Question about using Strings
jehugaleahsa opened this issue · 4 comments
Hello! This is mostly a question about your library.
I noticed a lot of the methods either accept a string or return a string, such as addSalt(String)
. I noticed when you convert these back to byte[]
, you are using UTF 8. When I take an existing salt, that's just a byte[]
, and try to convert it to a String
using new String(bytes, StandardCharsets.UTF_8)
I always get an error about it being an invalid salt. These are salts that were generated prior to using your library.
I am curious how UTF 8 works in this situation. Normally, byte values >127 are interpreted as surrogate pairs, meaning the character is composed of 2 or more bytes. Some sequences of bytes are not valid unicode, as some ranges are reserved. I am curious how UTF 8 handles this situation and was hoping you knew off hand. Is it replacing those byte sequences with a default character (like those that appear as a square symbol or question mark diamond), or is it keeping the byte sequences as-is?
Would it be possible to create overloads of addSalt
taking a byte[]
so I could use this library? In case you're curious, when I persisted my passwords and salts to a database, I used Base64
to encode byte[]
rather than UTF 8.
Hi @jehugaleahsa ,
what algorithm are you using? bcrypt for example generates by itself the salt and cannot be specified.
Can you provide an example where you get the error?
Thank you
Sorry. I probably didn't explain that very well. Currently, I am using patrickfav's implementation of bcrypt. To generate the salt, I am using java's SecureRandom
class. It works just fine - I wasn't sure if you were saying you're implementation always generates its own salt or if that's the nature of the bcrypt algorithm in general.
I answered my own question about the UTF8 thing, btw. The unit test below took one of my salts, encoded as Base64, and converts it back to a byte array. I convert it to a string using UTF8 and back again, and confirmed the byte arrays do not match. So the Java UTF8 encoder must map invalid character sequences, so the byte[]
doesn't round-trip.
@Test
public void testEncoding() {
byte[] bytes = Base64.getDecoder().decode("CBrGvzDkT1UFDkmPQ94pOQ==");
String utf8 = StandardCharsets.UTF_8.decode(ByteBuffer.wrap(bytes)).toString();
byte[] encoded = utf8.getBytes(StandardCharsets.UTF_8);
Assertions.assertArrayEquals(bytes, encoded); // <--- this fails
}
Does your library avoid generating salts that would run into this issue? I am not going to be able to port to using password4j because I can't use the existing salts in my database.
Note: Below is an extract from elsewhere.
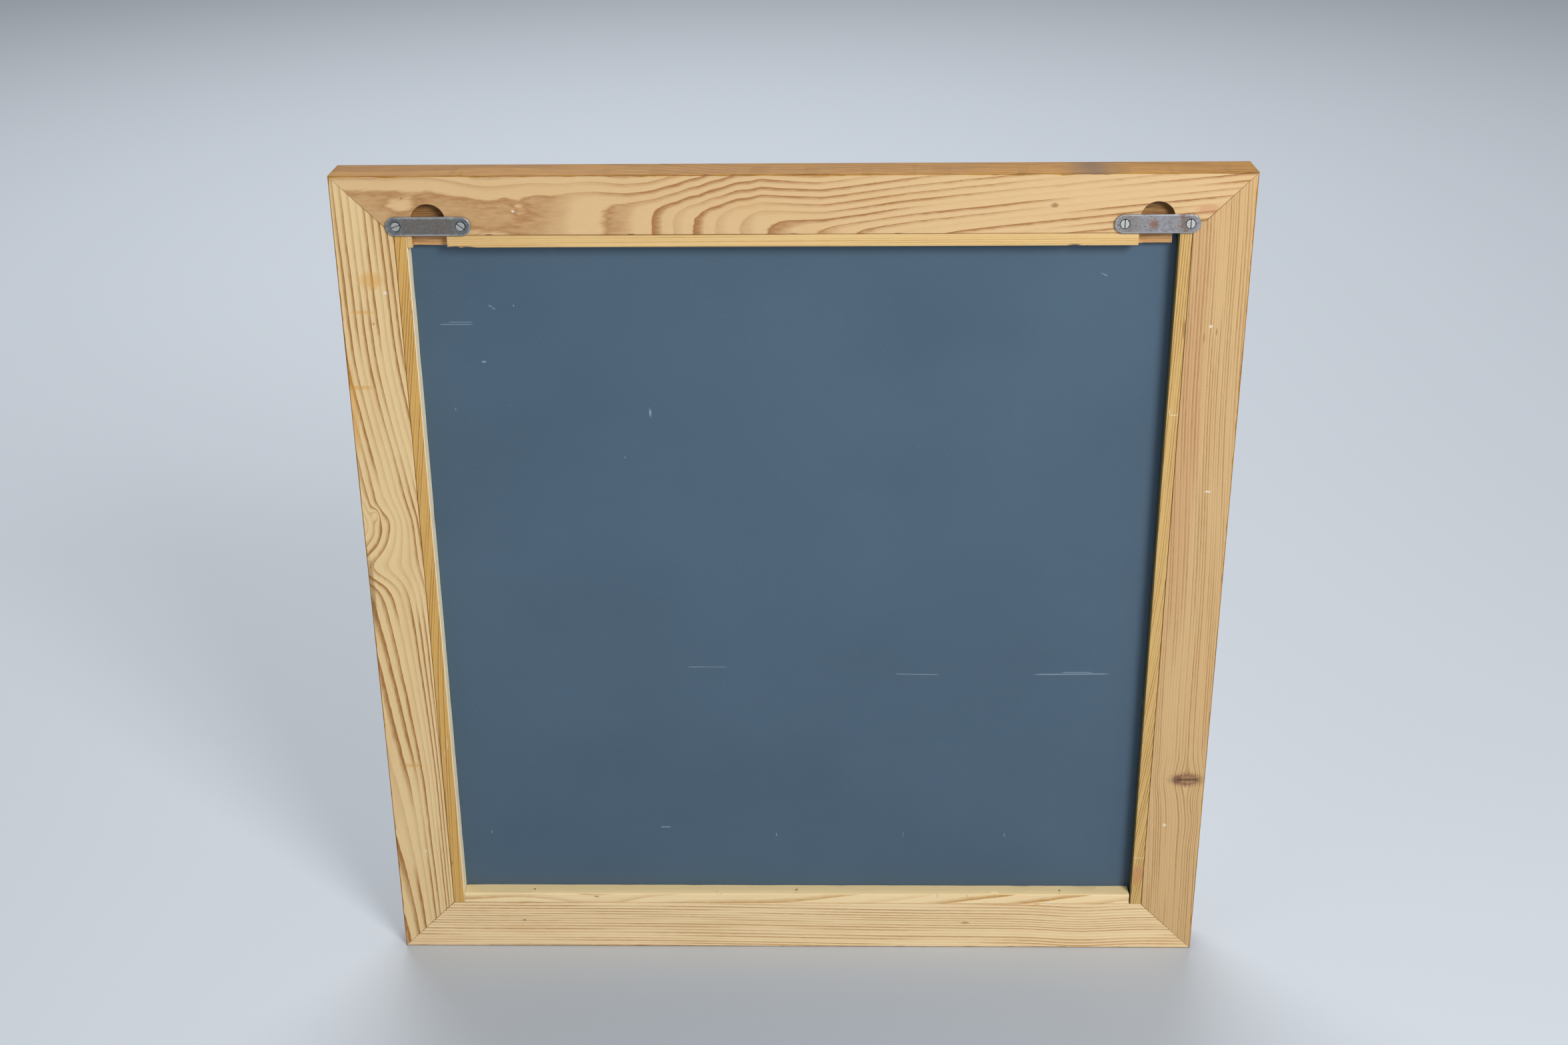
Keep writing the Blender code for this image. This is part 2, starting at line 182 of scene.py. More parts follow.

There are no inconsinstencies between the two libraries as you can see
String password = "MySuperSecurePassword";
// encrypt with patrickfav implementation
String hash1 = BCrypt.withDefaults().hashToString(12, password.toCharArray());
// encrypt with Password4j implementation
BcryptFunction f = BcryptFunction.getInstance(Bcrypt.A, 12);
String hash2 = Password.hash(password).with(f).getResult();
// check with Password4j patrickfav's hash
Password.check(password, hash1).with(f); // true
// check with patrickfav implementation Password4j's hash
BCrypt.verifyer().verify(password.toCharArray(), hash2).verified; // true
What I find weird is that you had stored the salt in a separate column in you database. You must always save the hash in its original form, like $2a$12$dp7gYK/LoX1Cm4jpZXp56Onv7Bnf178GpZQVYKwaS4VZvZ0fSLcPu
.
bcrypt (but also scrypt and Argon2) integrates the salt inside the cipher text, but bcrypt has stricter rules:
- a 16-bytes salt
- salt and cipher text are encoded with a modified version of Base64
The last point probably is where you have the issue: you are using the standard Base64 decoder, while it was originally encoded with a modified one. I did't checked how patrickfav's encode the salt BCrypt.Result
, but I'm quite sure it's not using the modified Base64.
The only solution I see is that you have to implement the modified version of Base64 (see for example com.password4j.BcryptFunction#decodeBase64(String, int)
. Even if Password4j would allow salts in form of byte[]
(which is a good feature), you still have to decode from standard Base64 your salts and encode them back with the modified Base64.
I am going to close this issue. Thanks for the education - it helped. What I was missing was that bcrypt stores the hash internally. The database was designed to handle various algorithms so the hash was basically just duplicated.